**Task prompt**
Copy the full set of lines exactly as given.

**Given material**
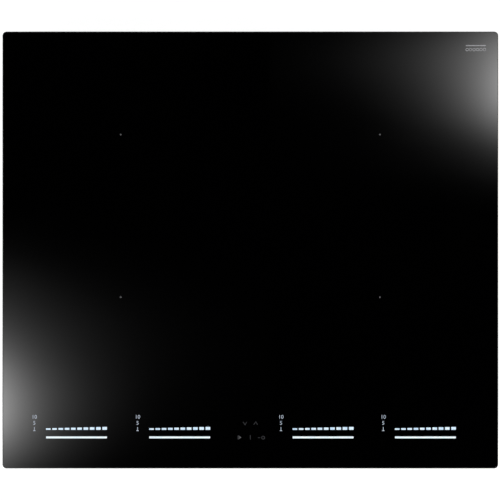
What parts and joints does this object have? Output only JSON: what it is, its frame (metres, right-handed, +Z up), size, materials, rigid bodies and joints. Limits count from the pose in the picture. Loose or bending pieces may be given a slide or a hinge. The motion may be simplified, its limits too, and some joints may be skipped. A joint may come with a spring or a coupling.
{
  "type": "built-in induction hob",
  "caption": "Flush black glass induction hob with round-cornered zones marked by dots, touch sliders at the front, and a slotted steel casing that hangs in a worktop.",
  "frame": {"origin": "under the middle of the casing, on the plane that the casing's floor stands on", "axes": "+X to the cook's right, +Y away from the cook to the rear edge, +Z up through the glass"},
  "size_m": [0.59, 0.52, 0.056],
  "materials": {
    "ceramic_glass": "polished black glass ceramic",
    "seal_foam": "closed-cell foam tape",
    "silicone": "cured silicone",
    "galvanised_steel": "hot-dip galvanised sheet",
    "aluminium_sheet": "mill finish sheet",
    "aluminium_extrusion": "extruded, with fine die lines",
    "litz_wire": "stranded enamelled wire",
    "ferrite": "sintered, matt",
    "mica": "pressed mica paper",
    "black_plastic": "moulded, glass filled",
    "white_plastic": "moulded, heat resistant",
    "grey_plastic": "moulded, fine grained",
    "light_guide": "milky, lit from behind",
    "green_board": "solder mask over copper tracks",
    "tan_board": "bare paper laminate",
    "zinc_steel": "zinc plated",
    "rubber": "moulded, matt"
  },
  "bodies": {
    "root": {"glass_plate": "ceramic_glass", "worktop_seal": "seal_foam", "adhesive_bead": "silicone", "top_frame": "galvanised_steel", "base_tray": "galvanised_steel", "filter_board": "tan_board", "terminal_box": "black_plastic", "terminal_block": "white_plastic", "cable_grommet": "rubber", "cable_clamp": "grey_plastic", "control_carrier": "black_plastic", "control_board": "green_board", "ribbon_cable": "grey_plastic", "coil_support_left": "aluminium_sheet", "mica_sheet_left": "mica", "board_carrier_left": "black_plastic", "power_board_left": "green_board", "heat_sink_left": "aluminium_extrusion", "blower_housing_left": "black_plastic", "coil_support_right": "aluminium_sheet", "mica_sheet_right": "mica", "board_carrier_right": "black_plastic", "power_board_right": "green_board", "heat_sink_right": "aluminium_extrusion", "blower_housing_right": "black_plastic", "ferrite_bars_front_left": "ferrite", "coil_carrier_front_left": "white_plastic", "coil_winding_front_left": "litz_wire", "temperature_sensor_front_left": "silicone", "ferrite_bars_front_right": "ferrite", "coil_carrier_front_right": "white_plastic", "coil_winding_front_right": "litz_wire", "temperature_sensor_front_right": "silicone", "ferrite_bars_rear_left": "ferrite", "coil_carrier_rear_left": "white_plastic", "coil_winding_rear_left": "litz_wire", "temperature_sensor_rear_left": "silicone", "ferrite_bars_rear_right": "ferrite", "coil_carrier_rear_right": "white_plastic", "coil_winding_rear_right": "litz_wire", "temperature_sensor_rear_right": "silicone", "light_guide_1": "light_guide", "light_guide_2": "light_guide", "light_guide_3": "light_guide", "light_guide_4": "light_guide"},
    "impeller_left": {"blower_impeller_left": "grey_plastic"},
    "impeller_right": {"blower_impeller_right": "grey_plastic"},
    "cover": {"terminal_cover": "black_plastic"},
    "screw_front_left": {"clamp_screw_front_left": "zinc_steel"},
    "nut_front_left": {"clamp_nut_front_left": "zinc_steel"},
    "arm_front_left": {"clamp_arm_front_left": "zinc_steel"},
    "screw_front_right": {"clamp_screw_front_right": "zinc_steel"},
    "nut_front_right": {"clamp_nut_front_right": "zinc_steel"},
    "arm_front_right": {"clamp_arm_front_right": "zinc_steel"},
    "screw_rear_left": {"clamp_screw_rear_left": "zinc_steel"},
    "nut_rear_left": {"clamp_nut_rear_left": "zinc_steel"},
    "arm_rear_left": {"clamp_arm_rear_left": "zinc_steel"},
    "screw_rear_right": {"clamp_screw_rear_right": "zinc_steel"},
    "nut_rear_right": {"clamp_nut_rear_right": "zinc_steel"},
    "arm_rear_right": {"clamp_arm_rear_right": "zinc_steel"}
  },
  "joints": [
    {"name": "impeller_left_spin", "type": "hinge", "parent": "root", "child": "impeller_left", "pos_m": [-0.132, 0.168, 0.017], "axis": [0, 0, 1], "continuous": true},
    {"name": "impeller_right_spin", "type": "hinge", "parent": "root", "child": "impeller_right", "pos_m": [0.132, 0.168, 0.017], "axis": [0, 0, 1], "continuous": true},
    {"name": "cover_hinge", "type": "hinge", "parent": "root", "child": "cover", "pos_m": [0, 0.181, 0.0034], "axis": [-1, 0, 0], "range_deg": [0, 100]},
    {"name": "screw_front_left_turn", "type": "hinge", "parent": "root", "child": "screw_front_left", "pos_m": [-0.266, -0.13, 0.0256], "axis": [0, 0, 1], "range_deg": [0, 8280]},
    {"name": "nut_front_left_climb", "type": "slide", "parent": "root", "child": "nut_front_left", "axis": [0, 0, 1], "range_m": [0, 0.0184]},
    {"name": "arm_front_left_swing", "type": "hinge", "parent": "nut_front_left", "child": "arm_front_left", "pos_m": [-0.266, -0.13, 0.0075], "axis": [0, 0, -1], "range_deg": [0, 90]},
    {"name": "screw_front_right_turn", "type": "hinge", "parent": "root", "child": "screw_front_right", "pos_m": [0.266, -0.13, 0.0256], "axis": [0, 0, 1], "range_deg": [0, 8280]},
    {"name": "nut_front_right_climb", "type": "slide", "parent": "root", "child": "nut_front_right", "axis": [0, 0, 1], "range_m": [0, 0.0184]},
    {"name": "arm_front_right_swing", "type": "hinge", "parent": "nut_front_right", "child": "arm_front_right", "pos_m": [0.266, -0.13, 0.0075], "axis": [0, 0, 1], "range_deg": [0, 90]},
    {"name": "screw_rear_left_turn", "type": "hinge", "parent": "root", "child": "screw_rear_left", "pos_m": [-0.266, 0.13, 0.0256], "axis": [0, 0, 1], "range_deg": [0, 8280]},
    {"name": "nut_rear_left_climb", "type": "slide", "parent": "root", "child": "nut_rear_left", "axis": [0, 0, 1], "range_m": [0, 0.0184]},
    {"name": "arm_rear_left_swing", "type": "hinge", "parent": "nut_rear_left", "child": "arm_rear_left", "pos_m": [-0.266, 0.13, 0.0075], "axis": [0, 0, 1], "range_deg": [0, 90]},
    {"name": "screw_rear_right_turn", "type": "hinge", "parent": "root", "child": "screw_rear_right", "pos_m": [0.266, 0.13, 0.0256], "axis": [0, 0, 1], "range_deg": [0, 8280]},
    {"name": "nut_rear_right_climb", "type": "slide", "parent": "root", "child": "nut_rear_right", "axis": [0, 0, 1], "range_m": [0, 0.0184]},
    {"name": "arm_rear_right_swing", "type": "hinge", "parent": "nut_rear_right", "child": "arm_rear_right", "pos_m": [0.266, 0.13, 0.0075], "axis": [0, 0, -1], "range_deg": [0, 90]}
  ],
  "couplings": [
    {"joint": "screw_front_left_turn", "follows": "nut_front_left_climb", "rad_per_m": 7854},
    {"joint": "screw_front_right_turn", "follows": "nut_front_right_climb", "rad_per_m": 7854},
    {"joint": "screw_rear_left_turn", "follows": "nut_rear_left_climb", "rad_per_m": 7854},
    {"joint": "screw_rear_right_turn", "follows": "nut_rear_right_climb", "rad_per_m": 7854}
  ]
}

**Exercise output**
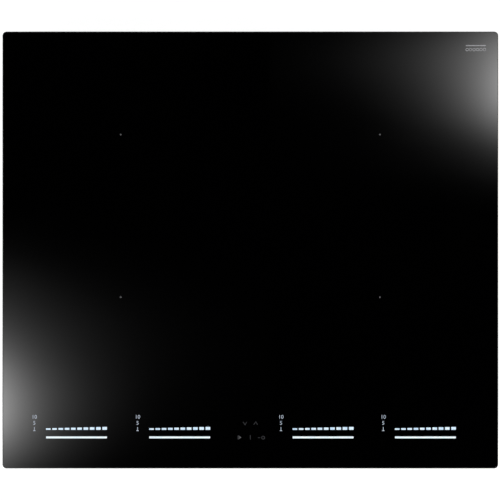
What parts and joints does this object have? Output only JSON: what it is, its frame (metres, right-handed, +Z up), size, materials, rigid bodies and joints. Limits count from the pose in the picture. Loose or bending pieces may be given a slide or a hinge. The motion may be simplified, its limits too, and some joints may be skipped. A joint may come with a spring or a coupling.
{
  "type": "built-in induction hob",
  "caption": "Flush black glass induction hob with round-cornered zones marked by dots, touch sliders at the front, and a slotted steel casing that hangs in a worktop.",
  "frame": {"origin": "under the middle of the casing, on the plane that the casing's floor stands on", "axes": "+X to the cook's right, +Y away from the cook to the rear edge, +Z up through the glass"},
  "size_m": [0.59, 0.52, 0.056],
  "materials": {
    "ceramic_glass": "polished black glass ceramic",
    "seal_foam": "closed-cell foam tape",
    "silicone": "cured silicone",
    "galvanised_steel": "hot-dip galvanised sheet",
    "aluminium_sheet": "mill finish sheet",
    "aluminium_extrusion": "extruded, with fine die lines",
    "litz_wire": "stranded enamelled wire",
    "ferrite": "sintered, matt",
    "mica": "pressed mica paper",
    "black_plastic": "moulded, glass filled",
    "white_plastic": "moulded, heat resistant",
    "grey_plastic": "moulded, fine grained",
    "light_guide": "milky, lit from behind",
    "green_board": "solder mask over copper tracks",
    "tan_board": "bare paper laminate",
    "zinc_steel": "zinc plated",
    "rubber": "moulded, matt"
  },
  "bodies": {
    "root": {"glass_plate": "ceramic_glass", "worktop_seal": "seal_foam", "adhesive_bead": "silicone", "top_frame": "galvanised_steel", "base_tray": "galvanised_steel", "filter_board": "tan_board", "terminal_box": "black_plastic", "terminal_block": "white_plastic", "cable_grommet": "rubber", "cable_clamp": "grey_plastic", "control_carrier": "black_plastic", "control_board": "green_board", "ribbon_cable": "grey_plastic", "coil_support_left": "aluminium_sheet", "mica_sheet_left": "mica", "board_carrier_left": "black_plastic", "power_board_left": "green_board", "heat_sink_left": "aluminium_extrusion", "blower_housing_left": "black_plastic", "coil_support_right": "aluminium_sheet", "mica_sheet_right": "mica", "board_carrier_right": "black_plastic", "power_board_right": "green_board", "heat_sink_right": "aluminium_extrusion", "blower_housing_right": "black_plastic", "ferrite_bars_front_left": "ferrite", "coil_carrier_front_left": "white_plastic", "coil_winding_front_left": "litz_wire", "temperature_sensor_front_left": "silicone", "ferrite_bars_front_right": "ferrite", "coil_carrier_front_right": "white_plastic", "coil_winding_front_right": "litz_wire", "temperature_sensor_front_right": "silicone", "ferrite_bars_rear_left": "ferrite", "coil_carrier_rear_left": "white_plastic", "coil_winding_rear_left": "litz_wire", "temperature_sensor_rear_left": "silicone", "ferrite_bars_rear_right": "ferrite", "coil_carrier_rear_right": "white_plastic", "coil_winding_rear_right": "litz_wire", "temperature_sensor_rear_right": "silicone", "light_guide_1": "light_guide", "light_guide_2": "light_guide", "light_guide_3": "light_guide", "light_guide_4": "light_guide"},
    "impeller_left": {"blower_impeller_left": "grey_plastic"},
    "impeller_right": {"blower_impeller_right": "grey_plastic"},
    "cover": {"terminal_cover": "black_plastic"},
    "screw_front_left": {"clamp_screw_front_left": "zinc_steel"},
    "nut_front_left": {"clamp_nut_front_left": "zinc_steel"},
    "arm_front_left": {"clamp_arm_front_left": "zinc_steel"},
    "screw_front_right": {"clamp_screw_front_right": "zinc_steel"},
    "nut_front_right": {"clamp_nut_front_right": "zinc_steel"},
    "arm_front_right": {"clamp_arm_front_right": "zinc_steel"},
    "screw_rear_left": {"clamp_screw_rear_left": "zinc_steel"},
    "nut_rear_left": {"clamp_nut_rear_left": "zinc_steel"},
    "arm_rear_left": {"clamp_arm_rear_left": "zinc_steel"},
    "screw_rear_right": {"clamp_screw_rear_right": "zinc_steel"},
    "nut_rear_right": {"clamp_nut_rear_right": "zinc_steel"},
    "arm_rear_right": {"clamp_arm_rear_right": "zinc_steel"}
  },
  "joints": [
    {"name": "impeller_left_spin", "type": "hinge", "parent": "root", "child": "impeller_left", "pos_m": [-0.132, 0.168, 0.017], "axis": [0, 0, 1], "continuous": true},
    {"name": "impeller_right_spin", "type": "hinge", "parent": "root", "child": "impeller_right", "pos_m": [0.132, 0.168, 0.017], "axis": [0, 0, 1], "continuous": true},
    {"name": "cover_hinge", "type": "hinge", "parent": "root", "child": "cover", "pos_m": [0, 0.181, 0.0034], "axis": [-1, 0, 0], "range_deg": [0, 100]},
    {"name": "screw_front_left_turn", "type": "hinge", "parent": "root", "child": "screw_front_left", "pos_m": [-0.266, -0.13, 0.0256], "axis": [0, 0, 1], "range_deg": [0, 8280]},
    {"name": "nut_front_left_climb", "type": "slide", "parent": "root", "child": "nut_front_left", "axis": [0, 0, 1], "range_m": [0, 0.0184]},
    {"name": "arm_front_left_swing", "type": "hinge", "parent": "nut_front_left", "child": "arm_front_left", "pos_m": [-0.266, -0.13, 0.0075], "axis": [0, 0, -1], "range_deg": [0, 90]},
    {"name": "screw_front_right_turn", "type": "hinge", "parent": "root", "child": "screw_front_right", "pos_m": [0.266, -0.13, 0.0256], "axis": [0, 0, 1], "range_deg": [0, 8280]},
    {"name": "nut_front_right_climb", "type": "slide", "parent": "root", "child": "nut_front_right", "axis": [0, 0, 1], "range_m": [0, 0.0184]},
    {"name": "arm_front_right_swing", "type": "hinge", "parent": "nut_front_right", "child": "arm_front_right", "pos_m": [0.266, -0.13, 0.0075], "axis": [0, 0, 1], "range_deg": [0, 90]},
    {"name": "screw_rear_left_turn", "type": "hinge", "parent": "root", "child": "screw_rear_left", "pos_m": [-0.266, 0.13, 0.0256], "axis": [0, 0, 1], "range_deg": [0, 8280]},
    {"name": "nut_rear_left_climb", "type": "slide", "parent": "root", "child": "nut_rear_left", "axis": [0, 0, 1], "range_m": [0, 0.0184]},
    {"name": "arm_rear_left_swing", "type": "hinge", "parent": "nut_rear_left", "child": "arm_rear_left", "pos_m": [-0.266, 0.13, 0.0075], "axis": [0, 0, 1], "range_deg": [0, 90]},
    {"name": "screw_rear_right_turn", "type": "hinge", "parent": "root", "child": "screw_rear_right", "pos_m": [0.266, 0.13, 0.0256], "axis": [0, 0, 1], "range_deg": [0, 8280]},
    {"name": "nut_rear_right_climb", "type": "slide", "parent": "root", "child": "nut_rear_right", "axis": [0, 0, 1], "range_m": [0, 0.0184]},
    {"name": "arm_rear_right_swing", "type": "hinge", "parent": "nut_rear_right", "child": "arm_rear_right", "pos_m": [0.266, 0.13, 0.0075], "axis": [0, 0, -1], "range_deg": [0, 90]}
  ],
  "couplings": [
    {"joint": "screw_front_left_turn", "follows": "nut_front_left_climb", "rad_per_m": 7854},
    {"joint": "screw_front_right_turn", "follows": "nut_front_right_climb", "rad_per_m": 7854},
    {"joint": "screw_rear_left_turn", "follows": "nut_rear_left_climb", "rad_per_m": 7854},
    {"joint": "screw_rear_right_turn", "follows": "nut_rear_right_climb", "rad_per_m": 7854}
  ]
}